Some of these acquisitions make sense. Take Mammoth Caves National Park, which used the program to procure 15 incandescent lamps. But what about Grand Canyon National Park, which obtained 20 military-style M-16 assault rifles and 70 rifle sights?
Then there's Yosemite. The park procured nearly $435,000 worth of military equipment, most of which is related to assembly parts for standard-issue rifles, including 103 gun barrels, 163 breech bolts, and 500 magazines. It also received 50 handguns and eight laser-infrared observation sets worth a total of $176,000. The net worth of the park's acquisitions exceeded that of nearby city departments such as Merced, Modesto, Riverside, and Stockton (named by Forbes as one of America’s most dangerous cities).
The list goes on. The Pentagon gifted the park service’s Southeast Arizona Group, which includes Coronado National Monument, Fort Bowie National Historic Site and Chiricahua National Monument, two assault rifles and 15 bayonet knives. Glen Canyon in Arizona received six assault rifles. Natchez Parkway in Mississippi got nine.
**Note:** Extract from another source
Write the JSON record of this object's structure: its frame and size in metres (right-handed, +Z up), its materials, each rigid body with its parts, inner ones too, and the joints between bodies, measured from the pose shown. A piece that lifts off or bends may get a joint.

Some people, including Jeff Olson, spokesman for the National Park Service in Washington D.C., say law enforcement rangers absolutely need the weapons. The cutting-edge gear is crucial as the units patrol a system of parks that gets about 400 million visitors per year, he says. Others, citing government and watchdog reports argue that the weapons lead to an unnecessarily militarized park service.
Granted, these bastions of wild serenity aren’t crime-free. In 2012, a gunman murdered a ranger at Mount Rainer National Park before fleeing into the backcountry. The next year, there were 3,779 violent crimes within the national parks, according to data from the National Park Service. Eighty-two percent of those incidents were theft-related, but there were also 14 homicides, 36 rapes, seven kidnappings, 141 aggravated assaults, and 53 arson incidents. Attacks and threats against federal employees in parks, wildlife refuges, and marine sanctuaries increased 40 percent from 2011 to 2012, according to a Public Employees for Environmental Responsibility report released in June. Four NPS rangers have been murdered over the past 16 years. Rifles, shotguns, pistols are standard-issue for all commissioned law enforcement officers, says Olson. Why should rangers be held to a different standard?
In parks such as in Yosemite, rangers are the only law enforcement in the area. “Yosemite is clearly not the same type of law enforcement situation you find in large urban areas, but our rangers do encounter some situations that impact our need for equipment,” says Yosemite National Park Spokesman Scott Gediman. “We need to have resources for a lot of different scenarios. Assault rifles are not one of the resources we use on a daily basis, but we do need to be prepared.”
But it’s unclear whether the National Park Service’s growing cache of military-grade weaponry is an effective measure against the threats employees face. Civil liberties organizations critical of police militarization argue that the increasing stockpile of weaponry endangers citizenry and also reduces officer safety as it leads to a confrontational style of policing.
“While we support smart policing strategies designed to keep our streets safe, the militarized response that we saw in Ferguson undermines police-community relations and puts everyone at risk,” the American Civil Liberties Union and 35 other organizations wrote in a letter to Defense Secretary Chuck Hagel. The group urged an immediate moratorium on the 1033 program.
The National Park Service’s growing arsenal is framed by a 2013 report by the U.S. Office of Inspector General that found the United States Park Police maintained “a disconcerting attitude toward firearms accountability.” The report found that law enforcement staff within the USPP had no clear idea of how many weapons they maintained because of poorly managed inventory.
“We discovered hundreds of handguns, rifles, and shotguns not accounted for on official USPP inventory records,” the report reads. It states that in many cases, USPP employees accepted large numbers of weapons from other federal agencies without proper documentation.
The report also revealed that the NPS' own handbook explicitly limits the agency’s ability to acquire firearms “to the minimum needed for an effective law enforcement program.” The issue is that there is no objective third-party standard. Defining the minimum needed for an “effective law enforcement program” is left to the discretion of the law enforcement personnel and park superintendents.
As the details of the Pentagon’s 1033 program continue to emerge, the “Just Trust Us” mentality of law enforcement agencies in relation to the weaponry necessary for effective law enforcement is insufficient—even for the park rangers we’ve grown up trusting.